PROBLEM REQUIREMENTS. Your task is to repeat the entries exactly. Leave the pictures out.

[Structured object records]
%%

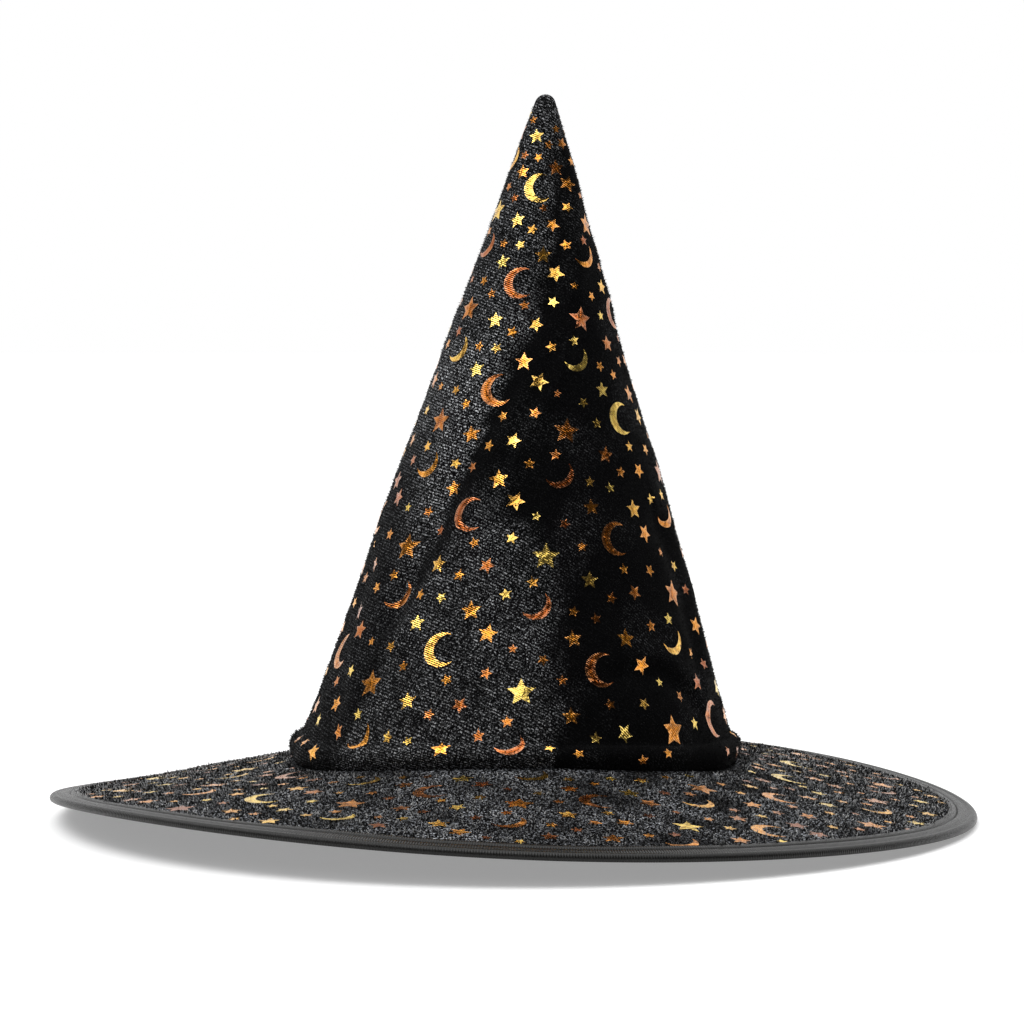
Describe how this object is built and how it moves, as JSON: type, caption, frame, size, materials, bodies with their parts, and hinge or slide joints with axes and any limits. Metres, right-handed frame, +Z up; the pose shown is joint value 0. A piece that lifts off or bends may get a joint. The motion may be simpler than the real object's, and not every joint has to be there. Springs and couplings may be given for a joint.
{
  "type": "witch hat",
  "caption": "Pointed black velvet costume hat with a wide wired brim, a bound edge and a scattered gold foil print of stars and crescent moons.",
  "frame": {"origin": "middle of the plane that the brim's rim rests on", "axes": "+Z up along the cone's axis, -Y towards the front, the seams and the care label at +Y"},
  "size_m": [0.39, 0.39, 0.302],
  "materials": {
    "velvet": "short-pile black velvet with a cool grey sheen, printed with small gold foil stars and moons",
    "foam": "thin black foam laminate, matt",
    "lining": "plain black woven lining cloth, slightly glossy",
    "board": "stiff black felt board, matt",
    "grosgrain": "warm dark grey ribbed tape, satin",
    "steel": "drawn steel wire, satin",
    "thread": "black polyester sewing thread",
    "satin": "woven off-white satin, blank",
    "gold_foil": "thin pressed gold foil, bright and finely crinkled"
  },
  "bodies": {
    "hat": {"cone_velvet": "velvet", "cone_foam": "foam", "cone_lining": "lining", "cone_seam_thread": "thread", "lining_seam_thread": "lining", "brim_top_velvet": "velvet", "brim_board": "board", "brim_underside": "lining", "brim_hoop": "steel", "hoop_sleeve": "steel", "edge_binding": "grosgrain", "binding_thread_top": "thread", "binding_thread_under": "thread", "crown_seam_thread": "thread", "sweatband": "grosgrain", "sweatband_thread": "thread"},
    "label": {"care_label": "satin"}
  },
  "joints": [
    {"name": "label_swing", "type": "hinge", "parent": "hat", "child": "label", "pos_m": [0, 0.0894, 0.01575], "axis": [1, 0, 0], "range_deg": [-85, 65]}
  ]
}
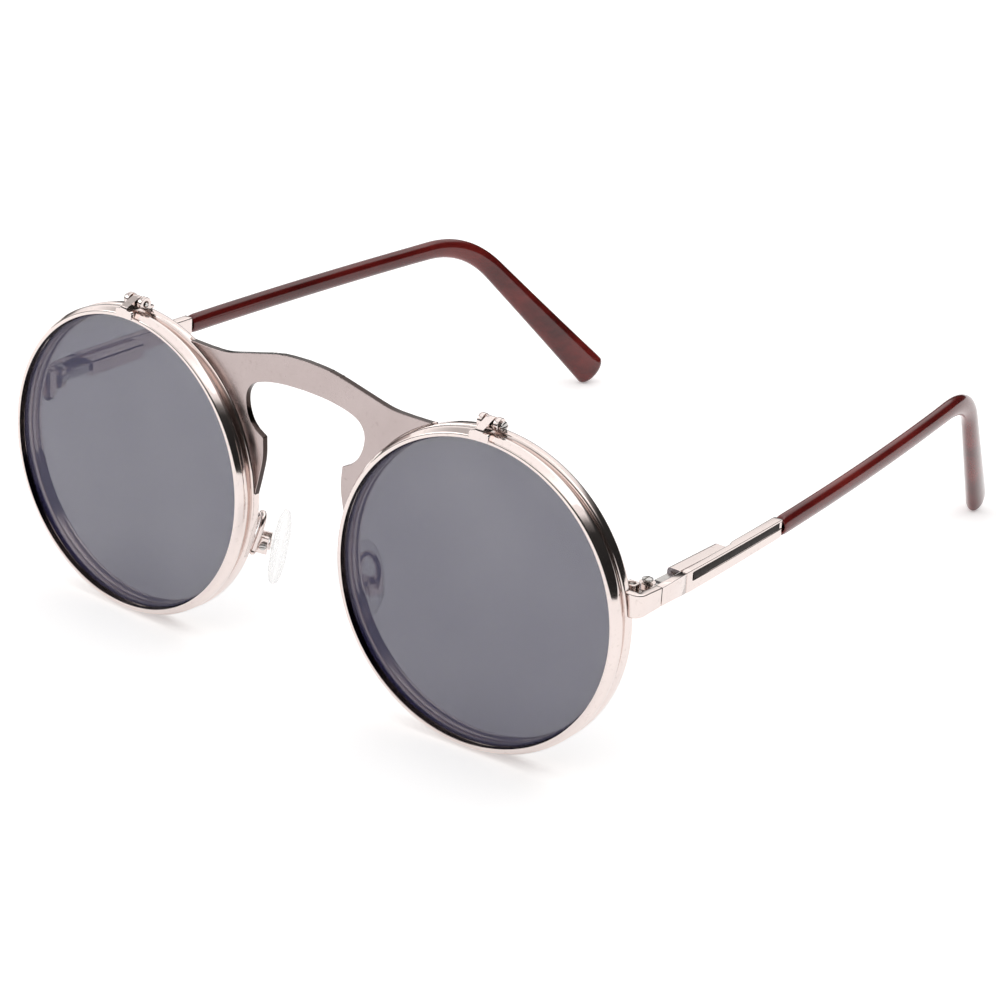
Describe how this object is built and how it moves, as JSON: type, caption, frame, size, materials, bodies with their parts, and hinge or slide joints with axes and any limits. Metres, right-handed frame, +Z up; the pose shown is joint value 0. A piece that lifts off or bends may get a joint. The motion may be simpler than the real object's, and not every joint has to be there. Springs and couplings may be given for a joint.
{
  "type": "flip-up sunglasses",
  "caption": "Round metal spectacles with separately hinged flip-up tinted lenses, keyhole bridge plate, spring-hinged folding temples and rocking nose pads.",
  "frame": {"origin": "centre of the footprint, on the plane that the rims and the temple ends stand on", "axes": "+Z up, -Y out of the front of the lenses, +Y back along the temples, +X to the wearer's left"},
  "size_m": [0.13, 0.1511, 0.0561],
  "materials": {
    "rose_metal": "polished, pale rose silver",
    "screw_steel": "satin",
    "tinted_lens": "even grey-violet tint",
    "clear_lens": "clear",
    "tip_plastic": "glossy, dark red-brown, slightly translucent",
    "pad_silicone": "soft and translucent"
  },
  "bodies": {
    "front": {"bridge_plate": "rose_metal", "left_rim": "rose_metal", "left_base_lens": "clear_lens", "left_flip_yoke": "rose_metal", "left_flip_screw": "screw_steel", "left_endpiece": "rose_metal", "left_rim_lock": "rose_metal", "left_rim_lock_screw": "screw_steel", "left_hinge_screw": "screw_steel", "left_pad_arm": "rose_metal", "left_pad_box": "rose_metal", "left_pad_screw": "screw_steel", "right_rim": "rose_metal", "right_base_lens": "clear_lens", "right_flip_yoke": "rose_metal", "right_flip_screw": "screw_steel", "right_endpiece": "rose_metal", "right_rim_lock": "rose_metal", "right_rim_lock_screw": "screw_steel", "right_hinge_screw": "screw_steel", "right_pad_arm": "rose_metal", "right_pad_box": "rose_metal", "right_pad_screw": "screw_steel"},
    "left_flip": {"left_flip_ring": "rose_metal", "left_flip_lens": "tinted_lens", "left_flip_knuckle": "rose_metal"},
    "left_pad": {"left_nose_pad": "pad_silicone"},
    "left_slider": {"left_hinge_slider": "screw_steel", "left_spring_nut": "screw_steel", "left_hinge_spring": "screw_steel"},
    "left_temple": {"left_temple_arm": "rose_metal", "left_temple_tip": "tip_plastic", "left_spring_box": "rose_metal", "left_spring_box_plug": "rose_metal"},
    "right_flip": {"right_flip_ring": "rose_metal", "right_flip_lens": "tinted_lens", "right_flip_knuckle": "rose_metal"},
    "right_pad": {"right_nose_pad": "pad_silicone"},
    "right_slider": {"right_hinge_slider": "screw_steel", "right_spring_nut": "screw_steel", "right_hinge_spring": "screw_steel"},
    "right_temple": {"right_temple_arm": "rose_metal", "right_temple_tip": "tip_plastic", "right_spring_box": "rose_metal", "right_spring_box_plug": "rose_metal"}
  },
  "joints": [
    {"name": "left_flip", "type": "hinge", "parent": "front", "child": "left_flip", "pos_m": [0.0366, -0.0721, 0.0549], "axis": [-0.999, -0.0436, 0], "range_deg": [0, 100]},
    {"name": "left_fold", "type": "hinge", "parent": "front", "child": "left_slider", "pos_m": [0.06205, -0.0639, 0.0323], "axis": [0, 0, 1], "range_deg": [0, 85]},
    {"name": "left_flex", "type": "slide", "parent": "left_slider", "child": "left_temple", "axis": [0, 1, 0], "range_m": [0, 0.001], "stiffness_N_per_m": 1500, "springref_m": -0.001, "deforming": ["left_hinge_spring"]},
    {"name": "left_pad_rock", "type": "hinge", "parent": "front", "child": "left_pad", "pos_m": [0.01136, -0.06711, 0.0181], "axis": [0.4226, 0.9063, 0], "range_deg": [-8, 8]},
    {"name": "right_flip", "type": "hinge", "parent": "front", "child": "right_flip", "pos_m": [-0.0366, -0.0721, 0.0549], "axis": [-0.999, 0.0436, 0], "range_deg": [0, 100]},
    {"name": "right_fold", "type": "hinge", "parent": "front", "child": "right_slider", "pos_m": [-0.06205, -0.0639, 0.0323], "axis": [0, 0, -1], "range_deg": [0, 64]},
    {"name": "right_flex", "type": "slide", "parent": "right_slider", "child": "right_temple", "axis": [0, 1, 0], "range_m": [0, 0.001], "stiffness_N_per_m": 1500, "springref_m": -0.001, "deforming": ["right_hinge_spring"]},
    {"name": "right_pad_rock", "type": "hinge", "parent": "front", "child": "right_pad", "pos_m": [-0.01136, -0.06711, 0.0181], "axis": [-0.4226, 0.9063, 0], "range_deg": [-8, 8]}
  ]
}
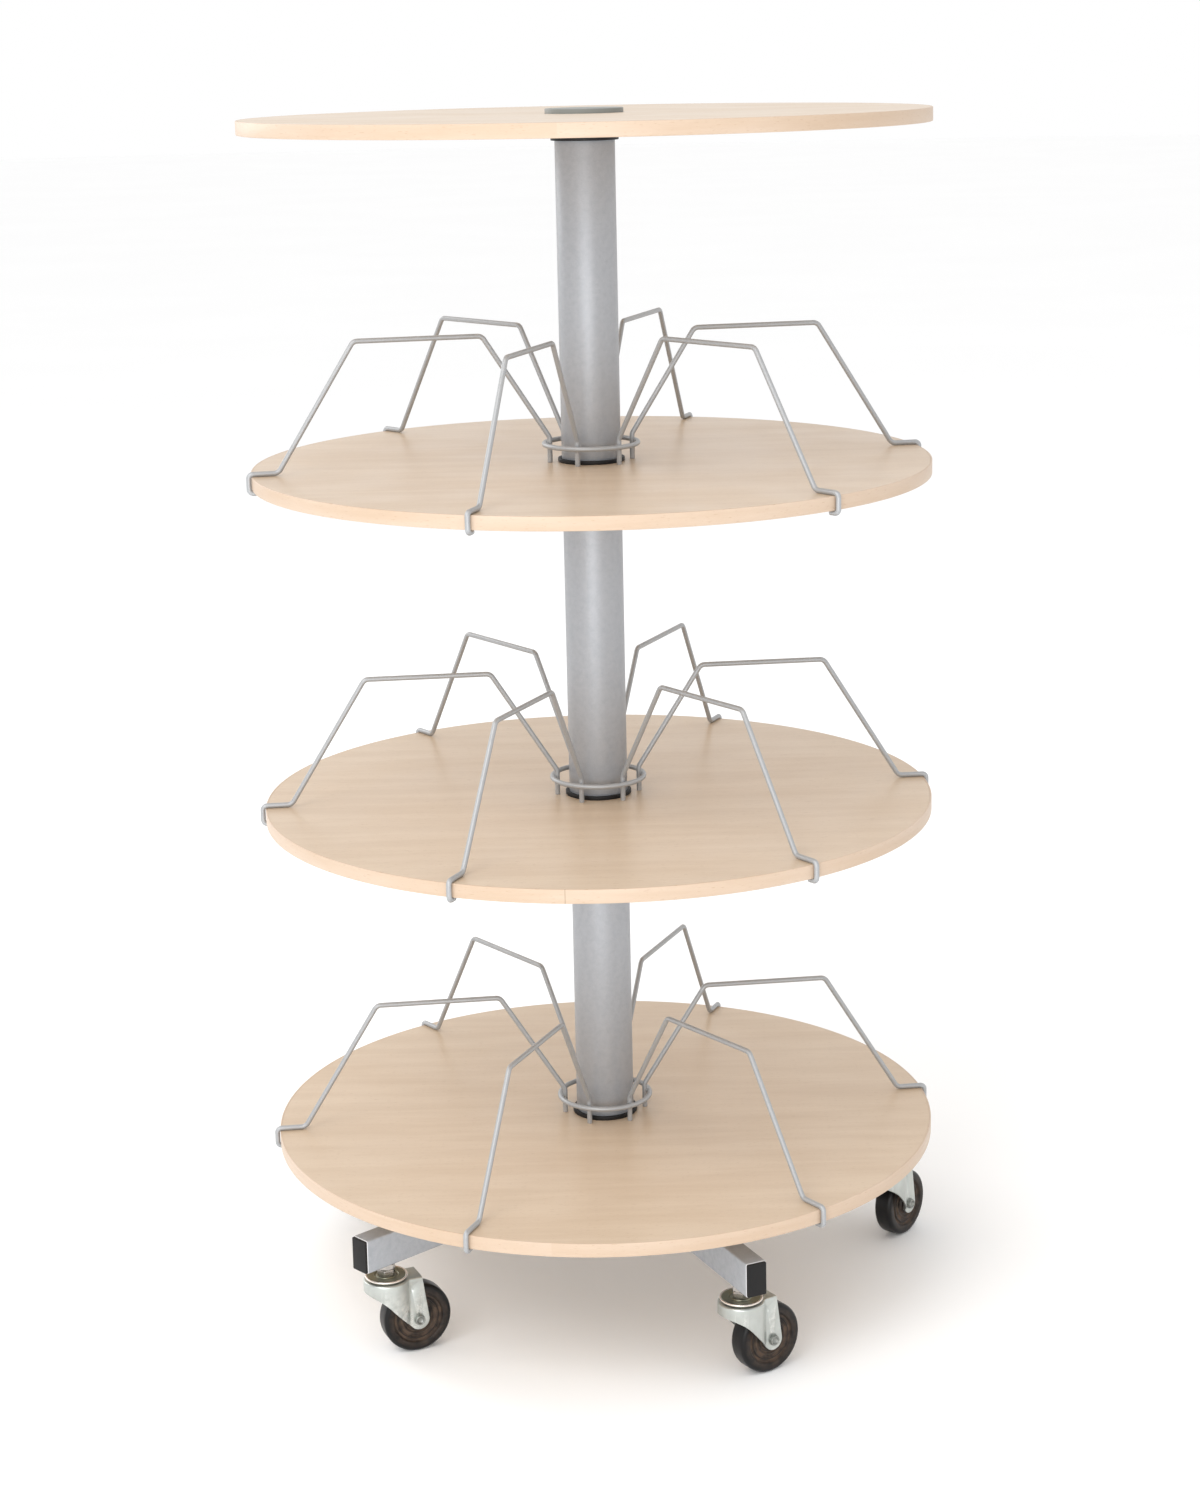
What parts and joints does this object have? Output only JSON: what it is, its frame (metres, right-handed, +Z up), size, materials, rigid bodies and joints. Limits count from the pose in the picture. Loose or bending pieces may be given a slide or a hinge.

%%

ANSWER BELOW.
Describe how this object is built and how it moves, as JSON: type, caption, frame, size, materials, bodies with their parts, and hinge or slide joints with axes and any limits. Metres, right-handed frame, +Z up; the pose shown is joint value 0. A piece that lifts off or bends may get a joint. The motion may be simpler than the real object's, and not every joint has to be there. Springs and couplings may be given for a joint.
{
  "type": "witch hat",
  "caption": "Pointed black velvet costume hat with a wide wired brim, a bound edge and a scattered gold foil print of stars and crescent moons.",
  "frame": {"origin": "middle of the plane that the brim's rim rests on", "axes": "+Z up along the cone's axis, -Y towards the front, the seams and the care label at +Y"},
  "size_m": [0.39, 0.39, 0.302],
  "materials": {
    "velvet": "short-pile black velvet with a cool grey sheen, printed with small gold foil stars and moons",
    "foam": "thin black foam laminate, matt",
    "lining": "plain black woven lining cloth, slightly glossy",
    "board": "stiff black felt board, matt",
    "grosgrain": "warm dark grey ribbed tape, satin",
    "steel": "drawn steel wire, satin",
    "thread": "black polyester sewing thread",
    "satin": "woven off-white satin, blank",
    "gold_foil": "thin pressed gold foil, bright and finely crinkled"
  },
  "bodies": {
    "hat": {"cone_velvet": "velvet", "cone_foam": "foam", "cone_lining": "lining", "cone_seam_thread": "thread", "lining_seam_thread": "lining", "brim_top_velvet": "velvet", "brim_board": "board", "brim_underside": "lining", "brim_hoop": "steel", "hoop_sleeve": "steel", "edge_binding": "grosgrain", "binding_thread_top": "thread", "binding_thread_under": "thread", "crown_seam_thread": "thread", "sweatband": "grosgrain", "sweatband_thread": "thread"},
    "label": {"care_label": "satin"}
  },
  "joints": [
    {"name": "label_swing", "type": "hinge", "parent": "hat", "child": "label", "pos_m": [0, 0.0894, 0.01575], "axis": [1, 0, 0], "range_deg": [-85, 65]}
  ]
}
Describe how this object is built and how it moves, as JSON: type, caption, frame, size, materials, bodies with their parts, and hinge or slide joints with axes and any limits. Metres, right-handed frame, +Z up; the pose shown is joint value 0. A piece that lifts off or bends may get a joint. The motion may be simpler than the real object's, and not every joint has to be there. Springs and couplings may be given for a joint.
{
  "type": "flip-up sunglasses",
  "caption": "Round metal spectacles with separately hinged flip-up tinted lenses, keyhole bridge plate, spring-hinged folding temples and rocking nose pads.",
  "frame": {"origin": "centre of the footprint, on the plane that the rims and the temple ends stand on", "axes": "+Z up, -Y out of the front of the lenses, +Y back along the temples, +X to the wearer's left"},
  "size_m": [0.13, 0.1511, 0.0561],
  "materials": {
    "rose_metal": "polished, pale rose silver",
    "screw_steel": "satin",
    "tinted_lens": "even grey-violet tint",
    "clear_lens": "clear",
    "tip_plastic": "glossy, dark red-brown, slightly translucent",
    "pad_silicone": "soft and translucent"
  },
  "bodies": {
    "front": {"bridge_plate": "rose_metal", "left_rim": "rose_metal", "left_base_lens": "clear_lens", "left_flip_yoke": "rose_metal", "left_flip_screw": "screw_steel", "left_endpiece": "rose_metal", "left_rim_lock": "rose_metal", "left_rim_lock_screw": "screw_steel", "left_hinge_screw": "screw_steel", "left_pad_arm": "rose_metal", "left_pad_box": "rose_metal", "left_pad_screw": "screw_steel", "right_rim": "rose_metal", "right_base_lens": "clear_lens", "right_flip_yoke": "rose_metal", "right_flip_screw": "screw_steel", "right_endpiece": "rose_metal", "right_rim_lock": "rose_metal", "right_rim_lock_screw": "screw_steel", "right_hinge_screw": "screw_steel", "right_pad_arm": "rose_metal", "right_pad_box": "rose_metal", "right_pad_screw": "screw_steel"},
    "left_flip": {"left_flip_ring": "rose_metal", "left_flip_lens": "tinted_lens", "left_flip_knuckle": "rose_metal"},
    "left_pad": {"left_nose_pad": "pad_silicone"},
    "left_slider": {"left_hinge_slider": "screw_steel", "left_spring_nut": "screw_steel", "left_hinge_spring": "screw_steel"},
    "left_temple": {"left_temple_arm": "rose_metal", "left_temple_tip": "tip_plastic", "left_spring_box": "rose_metal", "left_spring_box_plug": "rose_metal"},
    "right_flip": {"right_flip_ring": "rose_metal", "right_flip_lens": "tinted_lens", "right_flip_knuckle": "rose_metal"},
    "right_pad": {"right_nose_pad": "pad_silicone"},
    "right_slider": {"right_hinge_slider": "screw_steel", "right_spring_nut": "screw_steel", "right_hinge_spring": "screw_steel"},
    "right_temple": {"right_temple_arm": "rose_metal", "right_temple_tip": "tip_plastic", "right_spring_box": "rose_metal", "right_spring_box_plug": "rose_metal"}
  },
  "joints": [
    {"name": "left_flip", "type": "hinge", "parent": "front", "child": "left_flip", "pos_m": [0.0366, -0.0721, 0.0549], "axis": [-0.999, -0.0436, 0], "range_deg": [0, 100]},
    {"name": "left_fold", "type": "hinge", "parent": "front", "child": "left_slider", "pos_m": [0.06205, -0.0639, 0.0323], "axis": [0, 0, 1], "range_deg": [0, 85]},
    {"name": "left_flex", "type": "slide", "parent": "left_slider", "child": "left_temple", "axis": [0, 1, 0], "range_m": [0, 0.001], "stiffness_N_per_m": 1500, "springref_m": -0.001, "deforming": ["left_hinge_spring"]},
    {"name": "left_pad_rock", "type": "hinge", "parent": "front", "child": "left_pad", "pos_m": [0.01136, -0.06711, 0.0181], "axis": [0.4226, 0.9063, 0], "range_deg": [-8, 8]},
    {"name": "right_flip", "type": "hinge", "parent": "front", "child": "right_flip", "pos_m": [-0.0366, -0.0721, 0.0549], "axis": [-0.999, 0.0436, 0], "range_deg": [0, 100]},
    {"name": "right_fold", "type": "hinge", "parent": "front", "child": "right_slider", "pos_m": [-0.06205, -0.0639, 0.0323], "axis": [0, 0, -1], "range_deg": [0, 64]},
    {"name": "right_flex", "type": "slide", "parent": "right_slider", "child": "right_temple", "axis": [0, 1, 0], "range_m": [0, 0.001], "stiffness_N_per_m": 1500, "springref_m": -0.001, "deforming": ["right_hinge_spring"]},
    {"name": "right_pad_rock", "type": "hinge", "parent": "front", "child": "right_pad", "pos_m": [-0.01136, -0.06711, 0.0181], "axis": [-0.4226, 0.9063, 0], "range_deg": [-8, 8]}
  ]
}
What parts and joints does this object have? Output only JSON: what it is, its frame (metres, right-handed, +Z up), size, materials, rigid bodies and joints. Limits count from the pose in the picture. Loose or bending pieces may be given a slide or a hinge.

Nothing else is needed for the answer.